GOAL.
Return, unaltered, every line from the beginning of the material below up to and including the one with "slice's driving sizes".

DATA LINES.
━━━

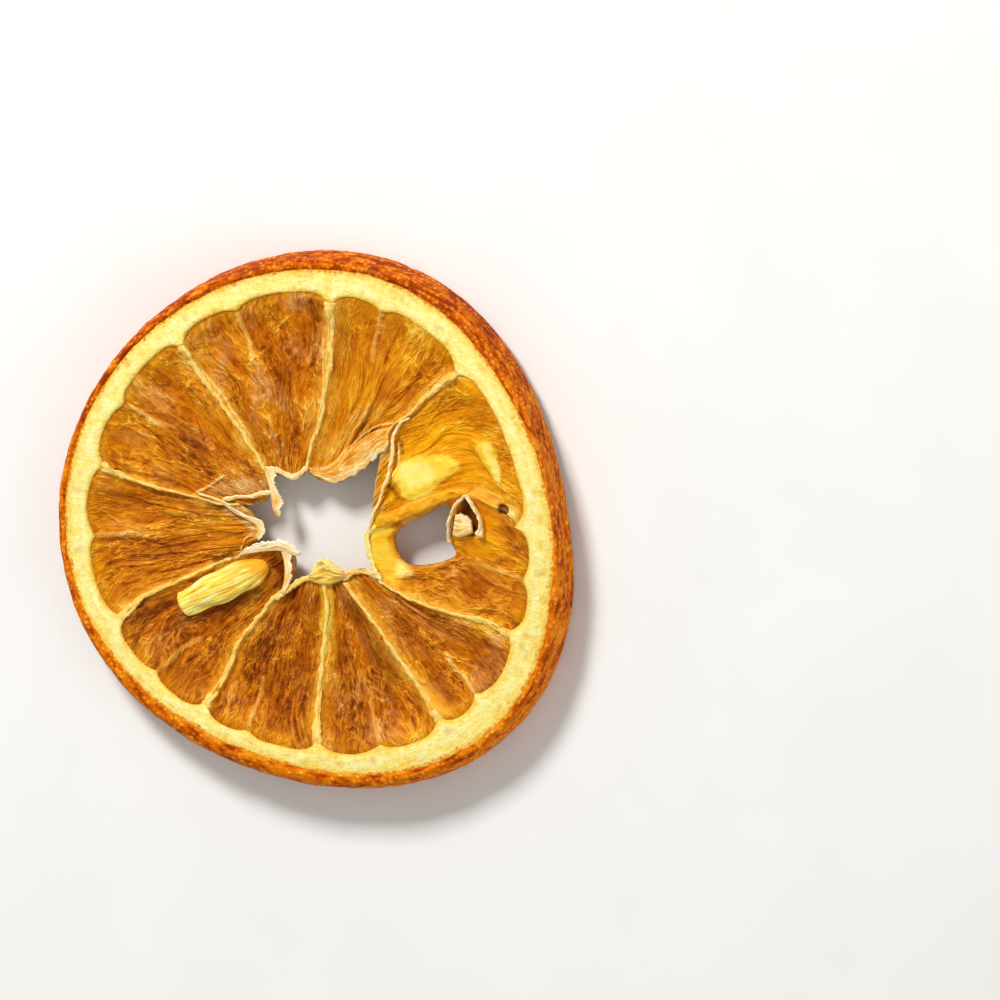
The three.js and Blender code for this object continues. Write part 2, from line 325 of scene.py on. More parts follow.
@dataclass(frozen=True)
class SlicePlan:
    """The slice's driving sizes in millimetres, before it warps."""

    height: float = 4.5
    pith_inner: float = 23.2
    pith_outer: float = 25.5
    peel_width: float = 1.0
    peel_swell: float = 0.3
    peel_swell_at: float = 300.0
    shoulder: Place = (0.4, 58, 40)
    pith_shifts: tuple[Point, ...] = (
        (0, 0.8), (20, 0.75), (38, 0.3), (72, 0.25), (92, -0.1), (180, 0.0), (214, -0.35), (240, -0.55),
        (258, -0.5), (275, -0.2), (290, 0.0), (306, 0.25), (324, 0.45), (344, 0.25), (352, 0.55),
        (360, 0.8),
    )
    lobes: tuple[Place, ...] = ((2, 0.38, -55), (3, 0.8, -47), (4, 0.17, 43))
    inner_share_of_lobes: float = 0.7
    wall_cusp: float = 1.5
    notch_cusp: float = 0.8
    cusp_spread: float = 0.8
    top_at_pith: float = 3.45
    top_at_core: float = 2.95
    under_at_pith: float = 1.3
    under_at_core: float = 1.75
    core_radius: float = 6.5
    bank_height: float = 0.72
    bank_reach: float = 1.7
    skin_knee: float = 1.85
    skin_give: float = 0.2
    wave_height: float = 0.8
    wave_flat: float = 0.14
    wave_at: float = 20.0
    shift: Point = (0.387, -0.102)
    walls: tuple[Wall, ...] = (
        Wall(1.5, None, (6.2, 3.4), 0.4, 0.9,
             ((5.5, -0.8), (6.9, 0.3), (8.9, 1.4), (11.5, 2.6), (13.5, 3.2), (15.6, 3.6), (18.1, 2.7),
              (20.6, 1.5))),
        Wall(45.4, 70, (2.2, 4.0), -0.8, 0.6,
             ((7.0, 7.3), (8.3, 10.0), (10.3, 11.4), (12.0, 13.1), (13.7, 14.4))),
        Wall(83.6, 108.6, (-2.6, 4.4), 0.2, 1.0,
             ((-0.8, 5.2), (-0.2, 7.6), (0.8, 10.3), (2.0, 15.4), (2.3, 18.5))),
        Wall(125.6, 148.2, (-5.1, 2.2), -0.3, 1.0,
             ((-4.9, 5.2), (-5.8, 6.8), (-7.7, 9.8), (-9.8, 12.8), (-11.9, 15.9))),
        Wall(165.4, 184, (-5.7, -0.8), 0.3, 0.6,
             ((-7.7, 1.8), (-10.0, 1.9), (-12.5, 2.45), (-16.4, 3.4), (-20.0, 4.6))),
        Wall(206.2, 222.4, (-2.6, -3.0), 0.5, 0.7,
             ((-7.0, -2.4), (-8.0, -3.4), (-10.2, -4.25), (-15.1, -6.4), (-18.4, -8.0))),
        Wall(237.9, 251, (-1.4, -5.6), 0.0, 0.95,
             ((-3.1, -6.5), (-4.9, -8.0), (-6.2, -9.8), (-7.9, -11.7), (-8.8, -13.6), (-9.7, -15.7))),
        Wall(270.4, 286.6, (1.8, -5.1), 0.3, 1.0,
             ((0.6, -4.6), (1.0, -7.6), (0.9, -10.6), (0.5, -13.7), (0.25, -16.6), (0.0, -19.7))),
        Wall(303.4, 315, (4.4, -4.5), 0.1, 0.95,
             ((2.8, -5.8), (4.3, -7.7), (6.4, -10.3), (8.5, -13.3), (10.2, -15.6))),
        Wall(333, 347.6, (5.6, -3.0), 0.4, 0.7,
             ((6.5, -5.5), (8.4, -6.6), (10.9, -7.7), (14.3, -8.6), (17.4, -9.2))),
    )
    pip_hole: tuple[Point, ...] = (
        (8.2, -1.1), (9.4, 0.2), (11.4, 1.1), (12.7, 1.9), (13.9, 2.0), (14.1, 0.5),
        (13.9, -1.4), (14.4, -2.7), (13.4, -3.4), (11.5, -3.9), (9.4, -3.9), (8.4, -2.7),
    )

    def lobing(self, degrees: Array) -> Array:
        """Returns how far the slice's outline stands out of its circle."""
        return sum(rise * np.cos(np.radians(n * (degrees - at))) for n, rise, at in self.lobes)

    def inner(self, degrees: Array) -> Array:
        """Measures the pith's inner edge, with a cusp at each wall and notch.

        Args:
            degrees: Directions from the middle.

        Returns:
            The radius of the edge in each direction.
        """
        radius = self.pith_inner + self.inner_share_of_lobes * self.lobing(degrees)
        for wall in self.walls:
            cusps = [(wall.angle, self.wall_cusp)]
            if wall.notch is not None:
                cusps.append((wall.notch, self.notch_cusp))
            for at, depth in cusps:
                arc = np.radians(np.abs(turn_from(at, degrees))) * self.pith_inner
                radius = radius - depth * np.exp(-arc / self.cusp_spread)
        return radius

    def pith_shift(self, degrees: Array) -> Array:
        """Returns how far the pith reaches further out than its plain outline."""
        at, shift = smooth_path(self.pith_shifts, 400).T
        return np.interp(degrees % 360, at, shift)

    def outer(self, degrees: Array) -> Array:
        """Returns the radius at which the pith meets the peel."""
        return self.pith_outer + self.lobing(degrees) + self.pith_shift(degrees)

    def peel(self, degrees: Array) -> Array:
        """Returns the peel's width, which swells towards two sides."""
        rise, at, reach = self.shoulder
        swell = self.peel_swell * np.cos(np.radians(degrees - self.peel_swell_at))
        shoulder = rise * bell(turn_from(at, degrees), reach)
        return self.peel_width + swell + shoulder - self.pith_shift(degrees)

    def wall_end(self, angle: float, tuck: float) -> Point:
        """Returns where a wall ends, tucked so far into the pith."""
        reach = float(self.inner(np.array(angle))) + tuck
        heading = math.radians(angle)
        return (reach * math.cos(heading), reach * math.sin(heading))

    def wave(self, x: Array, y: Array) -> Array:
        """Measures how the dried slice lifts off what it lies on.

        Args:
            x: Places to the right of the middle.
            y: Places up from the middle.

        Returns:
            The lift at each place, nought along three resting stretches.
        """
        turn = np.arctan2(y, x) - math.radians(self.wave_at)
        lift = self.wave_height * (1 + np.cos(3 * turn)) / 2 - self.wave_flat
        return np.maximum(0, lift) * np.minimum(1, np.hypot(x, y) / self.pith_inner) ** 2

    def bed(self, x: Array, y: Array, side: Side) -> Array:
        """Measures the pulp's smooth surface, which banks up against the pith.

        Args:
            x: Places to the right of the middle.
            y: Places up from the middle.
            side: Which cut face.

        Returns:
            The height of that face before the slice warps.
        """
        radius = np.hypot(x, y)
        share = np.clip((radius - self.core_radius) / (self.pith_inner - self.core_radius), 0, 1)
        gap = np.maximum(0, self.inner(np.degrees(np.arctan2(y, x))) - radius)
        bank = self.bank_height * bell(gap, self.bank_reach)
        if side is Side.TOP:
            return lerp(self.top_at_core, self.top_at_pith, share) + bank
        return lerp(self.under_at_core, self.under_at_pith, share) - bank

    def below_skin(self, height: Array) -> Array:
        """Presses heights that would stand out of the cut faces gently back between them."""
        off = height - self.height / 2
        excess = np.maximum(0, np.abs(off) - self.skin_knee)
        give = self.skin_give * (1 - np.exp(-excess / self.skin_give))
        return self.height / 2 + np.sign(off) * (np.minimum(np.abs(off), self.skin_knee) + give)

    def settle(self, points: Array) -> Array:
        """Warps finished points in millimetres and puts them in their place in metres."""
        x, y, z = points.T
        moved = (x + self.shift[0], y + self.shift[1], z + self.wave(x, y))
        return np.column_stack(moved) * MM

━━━

WRITTEN REPLY.
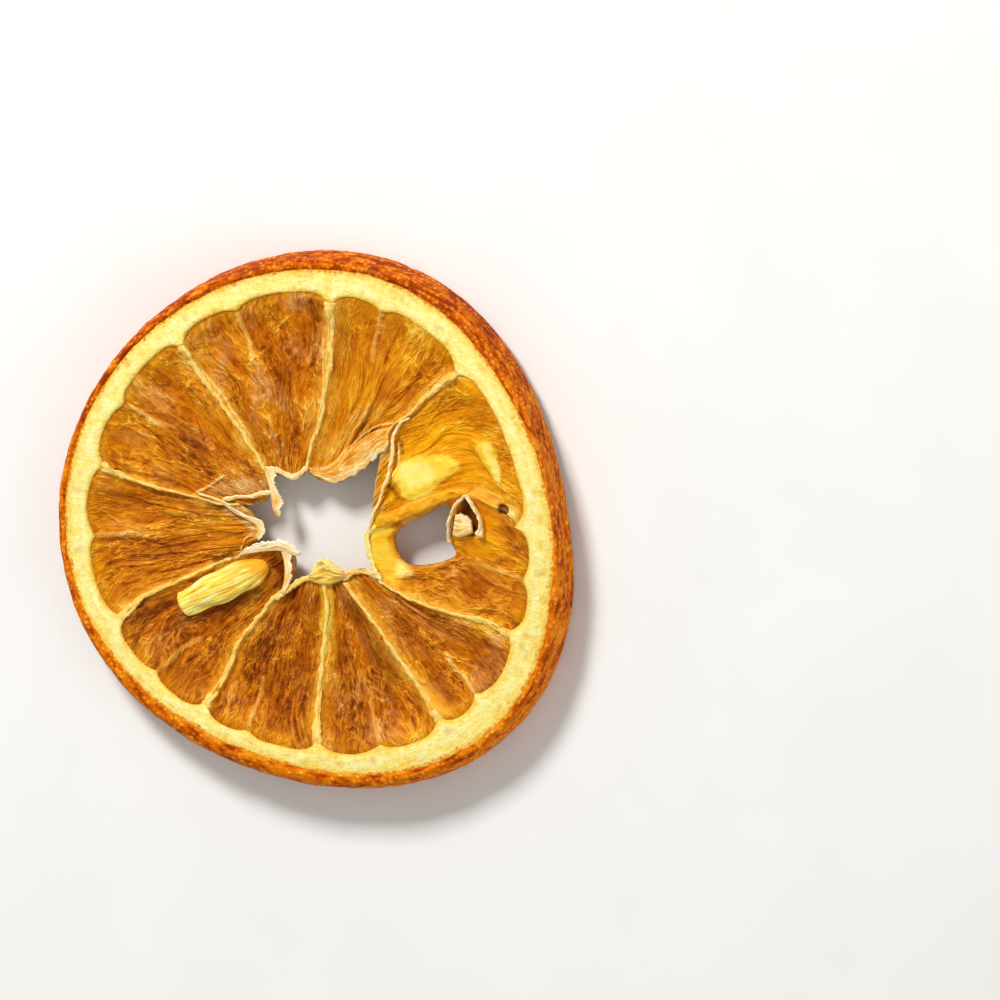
The three.js and Blender code for this object continues. Write part 2, from line 325 of scene.py on. More parts follow.
@dataclass(frozen=True)
class SlicePlan:
    """The slice's driving sizes in millimetres, before it warps."""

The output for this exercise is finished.